Dieser Text ist eine Einladung, einen Beitrag für die zweite Ausgabe der women videoletters zu produzieren! Die videoletters sollen eine Sammlung kurzer Videofilme von Frauen sein, die verschiedene lokale Perspektiven auf die gegenwärtigen Ungleichverhältnisse, auf Militarisierung und Krieg zusammenbringen. Wir glauben, dass dadurch sichtbar werden kann, wie unterschiedlich Krieg wirkt. Aber dass auch ein anderer Blick auf die globalen Zusammenhänge von verordneter Armut und Geschlechterhierarchien oder normativer Heterosexualität geworfen werden kann.

Welchen Blick haben Frauen, heterosexuelle, lesbische und transgender-Frauen auf den Kriegsalltag oder auf die ‘Alltäglichkeit’ von Krieg. Wie definieren wir, was Krieg ist?

Das Projekt

Das Projekt begann anlässlich des Krieges in Afghanistan.

Die Idee zu diesem Projekt entstand bei einem Treffen zu Videoaktivismus in Berlin, im Oktober 2001. Etwa 10 Frauen aus verschiedenen Videoinitiativen in Indien, Deutschland, Mexiko und der Schweiz saßen zusammen und entschieden sich zu einer gemeinsamen Reaktion auf die politischen Folgen des 11. Septembers: vor allem den Krieg in Afghanistan aber auch Maßnahmen wie etwa die Einführung einer rassistischen sogenannten ‘Sicherheits’gesetzgebung in Deutschland. Die anwesenden Videoaktivistinnen wollten einen Austausch kritischer feministischer Perspektiven mit anderen Frauen aus unterschiedlichen Regionen und Kontexten. 2002 wurde eine erste Ausgabe von videoletters von Aktivistinnen und Filmemacherinnen aus Mumbai/Indien, Chiapas/Mexiko, Berlin/Germany, aus den USA und aus Frankreich produziert. Diese erste Ausgabe wurde bei Demonstrationen, bei politischen Aktionen, bei Seminaren in der Universität und bei Filmfestivals gezeigt.

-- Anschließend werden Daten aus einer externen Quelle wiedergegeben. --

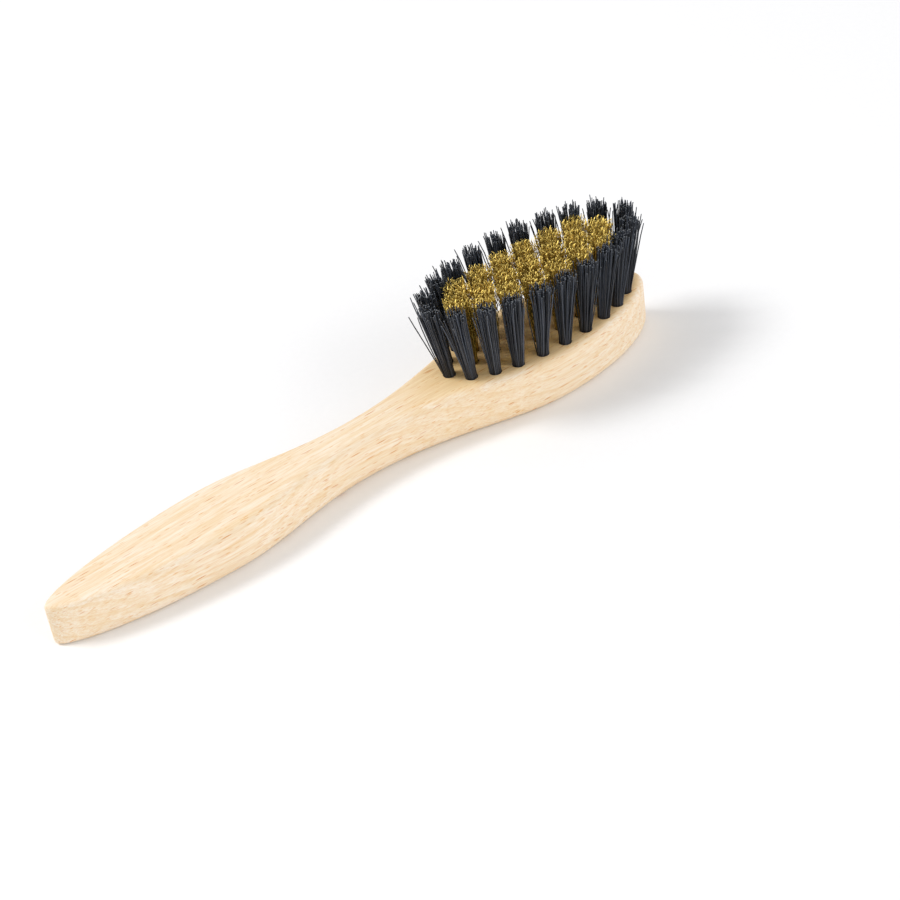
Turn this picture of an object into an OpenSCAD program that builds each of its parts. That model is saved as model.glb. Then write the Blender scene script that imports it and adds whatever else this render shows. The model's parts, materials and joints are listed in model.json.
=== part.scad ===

Filmbeispiele zu Krieg aus feministischer Sicht

‘das ist nicht Krieg’ - Filme zum Thema Krieg und die ‘Normalität’ von Krieg

In Berlin diskutierten wir Filme wie ‘Who hangs the laundry, washing, war and electricity in Beirut’ (von Tina Naccache und Hrafnhildur Gunnarsdottir), ‘Asurot’ (‘detained’ von Anat Aven und Ada Ushpiz), ‘News Time’ (von Azza El Hassan) oder ‘Queer Documentary in Wartime: A New View of the Israeli Palestinian Crisis’ (von Ellen Flanders). Sie gehören zu den wenigen Beispielen für Filme, die die Alltäglichkeit oder die ‘Normalität’ von Krieg aus einer persönlichen Perspektive von Frauen zeigen. In ‘Who hangs the laundry, washing, war and electricity in Beirut’ spricht Tina Naccache über den Krieg während sie Kleider wäscht - wir sehen eine Reihe von Handlungen, die notwendig werden, weil das Wasser gekürzt ist und die Elektrizität häufig ausfällt - Effekte des Kriegs in Beirut.

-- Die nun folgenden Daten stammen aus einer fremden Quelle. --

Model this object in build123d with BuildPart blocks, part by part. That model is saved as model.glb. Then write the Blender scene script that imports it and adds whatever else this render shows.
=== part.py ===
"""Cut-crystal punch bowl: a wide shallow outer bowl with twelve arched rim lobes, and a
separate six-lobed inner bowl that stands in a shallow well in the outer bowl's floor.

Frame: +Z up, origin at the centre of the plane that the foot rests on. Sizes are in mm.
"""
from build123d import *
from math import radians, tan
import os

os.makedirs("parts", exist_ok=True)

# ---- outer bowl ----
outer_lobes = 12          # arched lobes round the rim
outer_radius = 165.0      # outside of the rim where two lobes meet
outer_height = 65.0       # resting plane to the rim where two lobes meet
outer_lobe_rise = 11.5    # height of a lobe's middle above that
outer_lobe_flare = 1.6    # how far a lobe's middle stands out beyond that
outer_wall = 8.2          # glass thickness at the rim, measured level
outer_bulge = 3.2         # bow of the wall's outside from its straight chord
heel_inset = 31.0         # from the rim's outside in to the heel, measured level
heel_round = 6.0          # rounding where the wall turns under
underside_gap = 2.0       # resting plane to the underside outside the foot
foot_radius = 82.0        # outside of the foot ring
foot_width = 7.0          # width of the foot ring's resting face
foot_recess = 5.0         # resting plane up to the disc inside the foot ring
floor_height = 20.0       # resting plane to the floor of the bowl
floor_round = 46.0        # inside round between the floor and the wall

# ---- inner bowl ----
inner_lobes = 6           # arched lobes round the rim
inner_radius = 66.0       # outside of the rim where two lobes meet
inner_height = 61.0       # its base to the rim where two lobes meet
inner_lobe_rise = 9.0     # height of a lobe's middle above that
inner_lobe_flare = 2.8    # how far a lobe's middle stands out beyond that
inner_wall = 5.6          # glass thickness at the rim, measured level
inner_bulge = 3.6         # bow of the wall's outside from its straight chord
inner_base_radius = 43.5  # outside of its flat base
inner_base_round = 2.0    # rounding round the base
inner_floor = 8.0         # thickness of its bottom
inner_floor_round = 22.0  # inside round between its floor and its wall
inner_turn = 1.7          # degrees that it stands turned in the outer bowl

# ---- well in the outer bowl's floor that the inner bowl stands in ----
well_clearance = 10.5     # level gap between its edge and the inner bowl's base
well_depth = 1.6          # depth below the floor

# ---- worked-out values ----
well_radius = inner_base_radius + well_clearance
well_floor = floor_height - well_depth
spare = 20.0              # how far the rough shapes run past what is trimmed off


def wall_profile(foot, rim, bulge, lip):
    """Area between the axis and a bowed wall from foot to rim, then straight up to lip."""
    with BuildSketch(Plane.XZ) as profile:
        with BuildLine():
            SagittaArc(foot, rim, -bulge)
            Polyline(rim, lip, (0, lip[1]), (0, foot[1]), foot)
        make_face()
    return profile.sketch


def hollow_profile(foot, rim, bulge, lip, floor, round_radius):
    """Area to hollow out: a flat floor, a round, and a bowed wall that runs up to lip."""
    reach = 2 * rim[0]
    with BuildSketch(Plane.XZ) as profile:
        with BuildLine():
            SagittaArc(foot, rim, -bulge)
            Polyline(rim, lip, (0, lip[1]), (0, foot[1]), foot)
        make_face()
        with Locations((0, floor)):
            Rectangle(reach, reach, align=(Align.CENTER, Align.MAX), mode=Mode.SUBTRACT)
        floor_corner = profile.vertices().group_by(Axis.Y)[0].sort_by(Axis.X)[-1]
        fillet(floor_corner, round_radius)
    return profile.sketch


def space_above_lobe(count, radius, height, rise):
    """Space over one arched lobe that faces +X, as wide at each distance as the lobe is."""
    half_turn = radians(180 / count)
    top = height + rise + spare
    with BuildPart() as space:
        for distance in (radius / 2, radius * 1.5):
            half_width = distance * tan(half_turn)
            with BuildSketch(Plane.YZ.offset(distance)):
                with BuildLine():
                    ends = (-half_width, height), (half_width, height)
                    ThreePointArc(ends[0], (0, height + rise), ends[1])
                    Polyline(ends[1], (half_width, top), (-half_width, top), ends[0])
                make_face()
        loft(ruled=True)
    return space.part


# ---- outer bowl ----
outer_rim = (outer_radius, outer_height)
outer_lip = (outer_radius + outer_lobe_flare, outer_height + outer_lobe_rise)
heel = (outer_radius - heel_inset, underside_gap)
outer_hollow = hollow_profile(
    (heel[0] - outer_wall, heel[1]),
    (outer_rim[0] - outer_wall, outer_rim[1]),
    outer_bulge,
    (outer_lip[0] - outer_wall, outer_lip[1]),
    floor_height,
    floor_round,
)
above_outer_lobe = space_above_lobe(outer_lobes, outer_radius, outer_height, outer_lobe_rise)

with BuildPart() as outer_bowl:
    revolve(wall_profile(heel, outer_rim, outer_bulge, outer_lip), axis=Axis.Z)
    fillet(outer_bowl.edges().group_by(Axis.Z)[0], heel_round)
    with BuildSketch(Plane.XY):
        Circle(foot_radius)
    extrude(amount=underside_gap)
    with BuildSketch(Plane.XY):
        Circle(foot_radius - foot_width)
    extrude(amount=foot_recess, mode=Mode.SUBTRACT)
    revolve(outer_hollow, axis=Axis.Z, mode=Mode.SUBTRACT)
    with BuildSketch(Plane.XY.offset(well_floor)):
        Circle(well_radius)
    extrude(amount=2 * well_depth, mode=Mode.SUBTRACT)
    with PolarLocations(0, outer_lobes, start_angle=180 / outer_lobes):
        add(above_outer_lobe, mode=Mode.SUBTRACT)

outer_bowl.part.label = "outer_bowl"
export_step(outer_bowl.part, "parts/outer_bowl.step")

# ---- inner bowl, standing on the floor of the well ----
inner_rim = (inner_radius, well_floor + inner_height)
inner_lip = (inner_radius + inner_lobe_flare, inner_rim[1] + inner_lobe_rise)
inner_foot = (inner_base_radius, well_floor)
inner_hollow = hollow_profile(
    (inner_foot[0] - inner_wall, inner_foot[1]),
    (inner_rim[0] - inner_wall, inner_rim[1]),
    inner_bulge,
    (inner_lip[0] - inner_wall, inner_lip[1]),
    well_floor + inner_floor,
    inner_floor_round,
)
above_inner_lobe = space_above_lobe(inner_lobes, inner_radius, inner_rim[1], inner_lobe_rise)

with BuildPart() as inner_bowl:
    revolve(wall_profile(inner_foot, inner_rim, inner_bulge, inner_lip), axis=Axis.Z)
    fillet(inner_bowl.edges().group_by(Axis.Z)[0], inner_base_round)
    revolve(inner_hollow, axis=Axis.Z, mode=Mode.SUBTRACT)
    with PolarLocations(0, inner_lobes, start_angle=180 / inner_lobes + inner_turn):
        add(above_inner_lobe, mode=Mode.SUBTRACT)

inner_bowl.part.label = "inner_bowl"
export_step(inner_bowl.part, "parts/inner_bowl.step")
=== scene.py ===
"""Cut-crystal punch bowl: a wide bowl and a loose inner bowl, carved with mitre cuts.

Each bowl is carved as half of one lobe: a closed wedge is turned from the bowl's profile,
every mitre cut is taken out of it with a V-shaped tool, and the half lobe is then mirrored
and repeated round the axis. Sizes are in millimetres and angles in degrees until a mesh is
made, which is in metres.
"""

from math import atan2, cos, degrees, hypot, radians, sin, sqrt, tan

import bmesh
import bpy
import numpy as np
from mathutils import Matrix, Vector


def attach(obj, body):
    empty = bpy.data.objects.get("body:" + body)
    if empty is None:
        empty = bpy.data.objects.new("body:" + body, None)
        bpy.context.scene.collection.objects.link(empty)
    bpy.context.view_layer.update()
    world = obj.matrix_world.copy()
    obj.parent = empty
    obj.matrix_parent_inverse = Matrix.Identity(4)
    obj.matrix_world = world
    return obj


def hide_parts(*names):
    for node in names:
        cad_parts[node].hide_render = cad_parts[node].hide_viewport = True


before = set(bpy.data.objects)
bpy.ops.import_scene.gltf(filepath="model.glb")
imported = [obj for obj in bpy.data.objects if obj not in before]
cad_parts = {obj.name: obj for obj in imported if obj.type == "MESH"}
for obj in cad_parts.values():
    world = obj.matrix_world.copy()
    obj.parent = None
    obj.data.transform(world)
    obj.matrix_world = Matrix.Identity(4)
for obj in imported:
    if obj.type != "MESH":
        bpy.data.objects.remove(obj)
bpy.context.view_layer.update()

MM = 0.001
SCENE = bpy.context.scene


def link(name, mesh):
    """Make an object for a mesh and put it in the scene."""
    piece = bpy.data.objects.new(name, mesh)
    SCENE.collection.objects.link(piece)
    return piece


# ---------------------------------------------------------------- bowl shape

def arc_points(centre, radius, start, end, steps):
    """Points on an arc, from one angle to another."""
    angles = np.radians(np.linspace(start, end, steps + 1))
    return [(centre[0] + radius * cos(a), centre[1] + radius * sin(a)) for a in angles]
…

"Wer keinen Krieg erlebt hat, glaubt, dass dann Krieg herrscht, wenn einem die Bomben auf den Kopf fallen und Leute getötet werden. Das ist nicht Krieg. Das ist nur der Beginn eines Krieges. Krieg ist, wenn nicht mehr geschossen wird, wenn es keine Gewalt gegen Individuen mehr gibt, wenn keine Häuser mehr zerstört werden, wenn keine Angst mehr herrscht und man herumblickt und sieht, was vom Krieg übrig geblieben ist. Das ist Krieg. Die Hinterlassenschaft dessen, was wir für Krieg halten."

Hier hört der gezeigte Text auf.